The questionnaire was designed to assess documentation team members’ perceptions of and attitudes towards the CCMS implementation project. It was hoped that the questionnaire would be an efficient means of investigation, as it would be the least demanding of the documentation teams’, already limited, time.

Twenty-three questions, mostly open-ended questions with several likert-like questions, asked respondents about their:

  • Knowledge of the goals and status of the project
  • Assessment of the role and value of the project
  • Assessment of their role and value to the project
  • Forecast of the impact and changes during the transition
  • Forecast of the impact and changes after the transition

The questionnaire was well-received by the documentation teams; one organization had a 100% response rate, the other was missing only a few respondents from the team. And, in both cases, the answers to the open-ended questions were rich and detailed.

The open-ended questions were analyzed using a qualitative approach that ensured the findings were grounded in the data, as opposed to searching for predefined codes or themes. This allowed for the emergence of unanticipated concerns and considerations.

After the initial analysis, the findings were discussed with the documentation teams, to validate the conclusions and identify the aspects the teams felt were most significant. The findings were then brought to management where they were used to inform the plans for implementing the CCMS.

Leveraging the research: The utility and impact of the questionnaire

The questionnaire findings indicated that both documentation teams had high hopes for the CCMS implementation; they recognized the value of the new technology, and they anticipated welcome improvements for the development and management of the documentation.

However, there was a significant amount of anxiety with respect to the transition. They realized that the transition would be very demanding, but, as of yet, they had little idea of what the changes would actually involve. Only that it would require learning very different technology and habituating to very different practices. And, since they would need to continue their usual workload during the transition, they were very concerned about the time and energy the transition would demand.

These themes informed the CCMS implementation plans. In particular, an emphasis was placed on allocating time for training, with the initial training time advanced to earlier in the process and with plans to reduce workload during designated training times.

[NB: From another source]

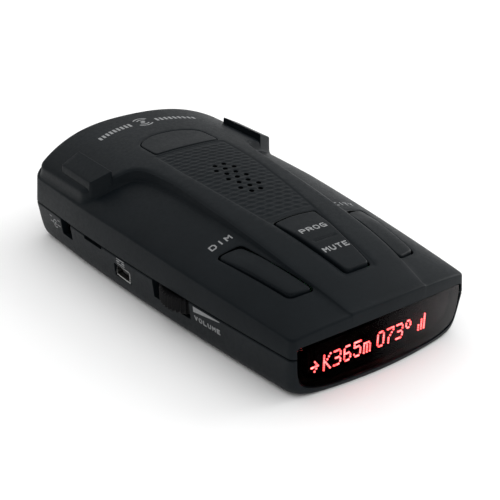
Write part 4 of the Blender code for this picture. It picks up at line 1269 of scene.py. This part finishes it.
@dataclass
class BottomShell:
    """The lower case with its rounded foot, thumbwheel slot, socket openings and screw wells."""

    foot: tuple[tuple[float, float], ...] = (
        (4.6, 0.0),
        (3.5, 0.12),
        (2.6, 0.5),
        (1.95, 1.0),
        (1.5, 1.7),
        (1.15, 2.8),
        (0.9, 4.0),
        (0.62, 6.0),
        (0.3, 8.8),
        (0.02, 11.1),
        (0.14, 11.4),
    )
    wall: float = 2.0
    hollow_top: float = 15.0
    wheel_behind: float = 45.3
    wheel_middle: float = 11.1
    wheel_slot: Triple = (12.0, 15.8, 10.0)
    socket_behind: float = 68.2
    socket_size: Triple = (8.0, 8.0, 4.1)
    jack_ahead: float = 20.2
    jack_size: Triple = (8.0, 6.2, 5.2)
    vent_ahead: float = 36.2
    vent_size: Triple = (8.0, 9.5, 1.8)
    well_radii: tuple[float, float] = (2.75, 2.4)
    well_depth: float = 5.8
    label_gap: float = 0.6
    label_depth: float = 1.2

    def build(self) -> bpy.types.Object:
        """Make the lower case."""
        outer = lofted([level(FORM.outline(0.0, foot), z) for foot, z in self.foot])
        shell = finished("lower_case", outer, Finishes.CASE, CASE_BODY)
        levels = [(foot, z + self.wall) for foot, z in self.foot[:-2]] + [(0.0, self.hollow_top)]
        inner = lofted([level(FORM.outline(self.wall, foot), z) for foot, z in levels])
        sides = [opening.cutter() for opening in self.openings()]
        carve(shell, [bare("hollow", inner), *sides, *self.underside_cutters(), Window().cutter(0.3)])
        smooth(shell, 28.0)
        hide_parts("bottom_case")
        return shell

    def openings(self) -> tuple[Opening, ...]:
        """The openings in the left wall, with the sockets' heights taken from their CAD nodes."""
        socket_z, jack_z = (
            (low.z + high.z) / 2 / MM for low, high in (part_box("usb_socket"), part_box("dc_jack"))
        )
        return (
            Opening(FORM.behind(self.wheel_behind), self.wheel_middle, self.wheel_slot, 0.25),
            Opening(FORM.behind(self.socket_behind), socket_z, self.socket_size, 0.5),
            Opening(FORM.ahead(self.jack_ahead), jack_z, self.jack_size, 0.3),
            Opening(FORM.ahead(self.vent_ahead), FORM.split - FORM.seam, self.vent_size, 0.2),
        )

    def underside_cutters(self) -> list[bpy.types.Object]:
        """Solids for the screw wells and the label recess."""
        cutters = []
        low_radius, high_radius = self.well_radii
        for name in CASE_SCREWS:
            low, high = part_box(name)
            centre = (low + high) / 2
            builder = bmesh.new()
            bmesh.ops.create_cone(
                builder,
                cap_ends=True,
                segments=40,
                radius1=low_radius * MM,
                radius2=high_radius * MM,
                depth=self.well_depth * MM,
                matrix=Matrix.Translation((centre.x, centre.y, 0.0)),
            )
            cutters.append(bare("well", builder))
        low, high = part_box("serial_label")
        size = (high - low) / MM
        recess = (size.x + self.label_gap, size.y + self.label_gap, self.label_depth)
        cutters.append(cutter_block((0.0, 0.0, 0.0), recess, 0.4))
        return cutters


# ---------------------------------------------------------------- keys


@dataclass
class Cap:
    """A key cap: a skin over a key's outline with rounded edges and closed sides."""

    ring: Array
    surface: Callable[[Array], Array]
    edge_round: float = 0.45
    depth: float = 2.4
    spacing: float = 0.7
    guide_steps: tuple[float, ...] = (0.05, 0.14, 0.28, 0.46)

    def build(self, name: str, body: str, node: str) -> bpy.types.Object:
        """Make the cap in place of a CAD node.

        Args:
            name: The piece's name.
            body: The body that it moves with.
            node: The CAD node that it stands for.

        Returns:
            The new object.
        """

        def place(plan: Array) -> Array:
            fall = edge_fall(depth_within(plan, self.ring), self.edge_round)
            return np.column_stack([plan, self.surface(plan) - fall])

        guides = [drawn_in(self.ring, step) for step in self.guide_steps]
        builder = Skin(self.ring, [], guides, [], self.spacing).mesh(place)
        drop_edges(builder, lambda co: co - Vector((0.0, 0.0, self.depth * MM / 2)), levels=2)
        bmesh.ops.holes_fill(builder, edges=[edge for edge in builder.edges if edge.is_boundary])
        cap = finished(name, builder, Finishes.KEY, body)
        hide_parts(node)
        return cap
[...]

Perhaps most importantly, the questionnaire findings prompted conversations between documentation teams and management. It provided an opportunity for more open discussion of concerns and challenges. For project leaders and executive management, the questionnaire findings brought new perspective on the dynamics at work within their organizations—and they were better positioned to address those realities, as a result. Meanwhile, the documentation teams had an opportunity to raise their concerns and contribute to shaping the process that would have a significant impact on their daily work.

The questionnaire, though limited in the number of questions and by focus on a single team, proved to be a useful tool in assessing and addressing some of the cultural dynamics that would shape the, potentially prickly, transition. It is hoped that future work will continue to explore the options and opportunities for managing cultural change during CCMS implementations.

A more complete overview of what was done and what was concluded can be found in the published report—available openly online here.

[1] Cultural dynamics, for Andersen, consists of “aspects of the climate, history, and practices of an organization and units within the organization that shape project stakeholder perceptions, attitudes, and actions”.

[2] Full disclosure: this project was a bit of a family affair, with my father leading the CCMS projects and my husband and I contributing as analysts.